Shipley Nature Center is located North of the intersection of Goldenwest and Talbert.
The primary parking lot is accessible from the south-bound side of Goldenwest, between Slater and Talbert. Additional parking is located in Central Park. Their hours are:
Monday 9:00am to 1:00pm
Tuesday 9:00am to 1:00pm
Wednesday 9:00am to 1:00pm
Thursday 9:00am to 1:00pm
Friday 9:00am to 1:00pm
Saturday 9:00am to 1:00pm
# 5 – Spend time with the animals at The Orange County Zoo. The OC Zoo is located inside beautiful Irvine Regional Park in the City of Orange. The Zoo is nestled among the majestic 477 acre wilderness park.
The Zoo’s focus is on animals and plants native to the southwestern United States. Animals on exhibit include black bears, mountain lions, bald eagle, island foxes, ocelot, red-tailed hawk, great horned owls, porcupine, coyotes, turkey vultures, coati and more. The zoo also features a barnyard with domestic goats, jacob sheep, pot-bellied pigs, doves and pheasants.

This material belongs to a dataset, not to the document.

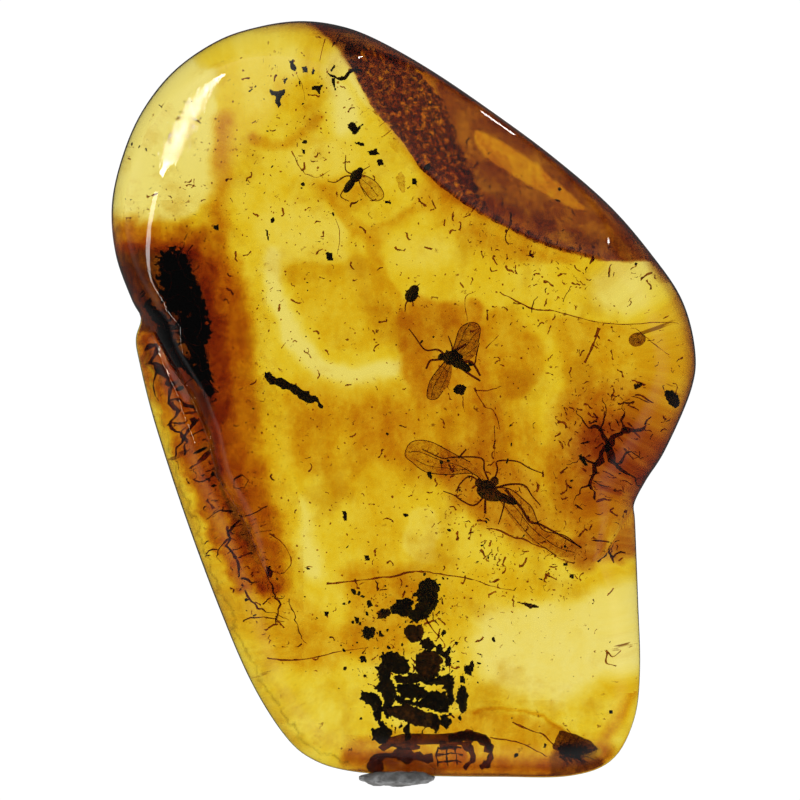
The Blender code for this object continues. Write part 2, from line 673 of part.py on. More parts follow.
def main():
    """Build every piece of the stone."""
    for item in list(bpy.data.objects):
        bpy.data.objects.remove(item)
    finish = {name: make_material(name) for name in COLOURS}
    make_clear(finish["amber"])
    generator = random.Random(CRUMB_SEED)

    fly = make_insect("fly", FLY_BODY, FLY_TURN, FLY_WINGS, FLY_LEGS, FLY_LEG_DROP, finish["chitin"])
    gnat = make_insect("long_winged_gnat", GNAT_BODY, GNAT_TURN, GNAT_WINGS, GNAT_LEGS, GNAT_LEG_DROP,
                       finish["chitin"])
    midge = make_insect("midge", MIDGE_BODY, MIDGE_TURN, MIDGE_WINGS, MIDGE_LEGS, MIDGE_LEG_DROP,
                        finish["chitin"])
    beetle = make_insect("small_beetle", BEETLE_BODY, BEETLE_TURN, [], BEETLE_LEGS, 0.0, finish["chitin"])
    husk = make_crumb("insect_husk", *HUSK, finish["chitin"], generator)
    debris = make_crumb("fly_debris", *FLY_DEBRIS, finish["bark"], generator)
    dark_chip = make_crumb("dark_chip", *DARK_CHIP, finish["bark"], generator)
    crumbs = []
    for number, crumb in enumerate(CRUMBS, start=1):
        crumbs.append(make_crumb(f"bark_crumb_{number:02d}", *crumb, finish["bark"], generator))
    wedge = make_wedge(finish["bark"], generator)
    thread = make_cord("bark_thread", THREAD_PATH, THREAD_RADII, finish["bark"])
    twig = make_cord("curved_twig", TWIG_PATH, TWIG_RADII, finish["bark"], (BRANCH_PATH, BRANCH_RADII))
    tuft_low = PARTING_HEIGHT - TUFT_THICKNESS / 2
    tuft_solid = blade([place(pixel) for pixel in TUFT_OUTLINE], tuft_low, TUFT_THICKNESS)
    tuft = make_object("plant_tuft", tuft_solid, finish["tuft"])
    crust = make_crust(finish["crust"])
    make_chip("matrix_chip", 0.0, finish["matrix"])

    groups = [
        crumbs[0:5], crumbs[5:7] + [midge, husk], [crumbs[7]], crumbs[8:] + [twig], [fly, debris],
        [gnat], [beetle], [dark_chip], [wedge], [thread], [tuft], [crust],
    ]
    cutter = make_pockets(groups)
    pit = make_chip("pit", CHIP_GAP, None)
    front = amber_half("amber_front", PARTING_HEIGHT + GAP / 2, False, finish["amber"])
    back = amber_half("amber_back", PARTING_HEIGHT - GAP / 2, True, finish["amber"])
    for half in (front, back):
        cut(half, cutter)
        cut(half, pit)


main()
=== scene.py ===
"""Looks of a polished amber pebble with insects, bark and crumbs sealed inside it.

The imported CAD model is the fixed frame. Sizes in this file are in millimetres and become metres
when a mesh is made. Places in plan are pixels of the photograph, as in the part's source, and
PLAN turns them into millimetres. Longer lists are tables of text, which dots and table read.
"""
import logging
import math
import random
import sys
from dataclasses import dataclass, field
from enum import Enum
from typing import Callable, Sequence

import bmesh
import bpy
import numpy as np
from mathutils import Matrix, Vector, noise


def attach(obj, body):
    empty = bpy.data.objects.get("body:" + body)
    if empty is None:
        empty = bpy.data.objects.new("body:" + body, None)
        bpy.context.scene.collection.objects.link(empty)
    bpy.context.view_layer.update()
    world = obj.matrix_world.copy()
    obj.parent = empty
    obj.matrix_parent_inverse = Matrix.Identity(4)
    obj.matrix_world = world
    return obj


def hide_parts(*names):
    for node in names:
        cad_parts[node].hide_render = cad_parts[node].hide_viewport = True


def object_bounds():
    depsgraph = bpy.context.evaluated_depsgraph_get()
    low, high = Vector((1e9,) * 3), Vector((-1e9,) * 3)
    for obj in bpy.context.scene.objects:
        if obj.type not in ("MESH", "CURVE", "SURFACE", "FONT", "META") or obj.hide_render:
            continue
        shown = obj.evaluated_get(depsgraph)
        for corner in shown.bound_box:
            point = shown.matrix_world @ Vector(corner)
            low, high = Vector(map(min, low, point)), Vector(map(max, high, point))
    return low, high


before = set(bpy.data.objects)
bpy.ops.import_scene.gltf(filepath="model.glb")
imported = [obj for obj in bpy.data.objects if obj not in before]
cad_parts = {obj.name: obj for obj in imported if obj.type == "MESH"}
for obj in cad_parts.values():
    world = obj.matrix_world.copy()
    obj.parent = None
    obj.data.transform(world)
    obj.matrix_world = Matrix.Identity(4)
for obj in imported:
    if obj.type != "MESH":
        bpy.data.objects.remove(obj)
CAD_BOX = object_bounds()

Pixel = tuple[float, float]
Colour = tuple[float, float, float]
Faces = list[tuple[int, ...]]
Socket = bpy.types.NodeSocket
Material = bpy.types.Material
Object = bpy.types.Object

TO_METRES = 0.001
TO_MILLIMETRES = 1000.0
BODY = "root"
LOG = logging.getLogger("amber")
NOISE_SEED = 5


def dots(text: str) -> tuple[Pixel, ...]:
    """Read pixels that are written as 'x,y x,y'."""
    return tuple((float(x), float(y)) for x, y in (pair.split(",") for pair in text.split()))


def read_word(word: str) -> float | bool | str:
    """Read a word of a table: a number, True or a name."""
    if word == "True":
        return True
    try:
        return float(word)
    except ValueError:
        return word


def table(make: Callable, text: str) -> tuple:
    """Make one thing for each row of a table.

    Args:
        make: Called with the row's pixels, then its values, then its named values.
        text: Rows that end with a semicolon: pixels, a bar, values, and values as name=value.

    Returns:
        The things, in order.
    """
    things = []
    for row in filter(str.strip, text.split(";")):
        pixels, _, rest = row.partition("|")
        values, named = [], {}
        for word in rest.split():
            name, _, value = word.rpartition("=")
            if name:
                named[name] = read_word(value)
            else:
                values.append(read_word(value))
        things.append(make(dots(pixels), *values, **named))
    return tuple(things)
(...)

New! Take an audio tour at the OC Zoo!
Dial (714) 481-0355 on your cell phone to begin the audio tour. Refer to the guide (available below and at the zoo). Enter the animal exhibit number followed by the “#” key. Listen to fun and interesting information about the zoo’s animals. Hear from our animal keepers, veterinarian, education coordinator, curator and manager and learn more about our animals. Discover what our bears get to eat everyday, what the coyotes’ names are, how old our bald eagles are, what treats we give to the raccoon, why are animals are here at the zoo, where they came from, and more fun information! The cell phone tour is free and you can even put it on speaker phone for your family or friends to hear!
Admission to the OC Zoo is only $2.00 per person ages 3 years and over; ages 2 years and under are free.
Entry fee for Irvine Regional Park is $3.00 per vehicle weekdays & $5.00 per vehicle weekends. Major Holidays: $7.00 to $10.00 per entry as posted.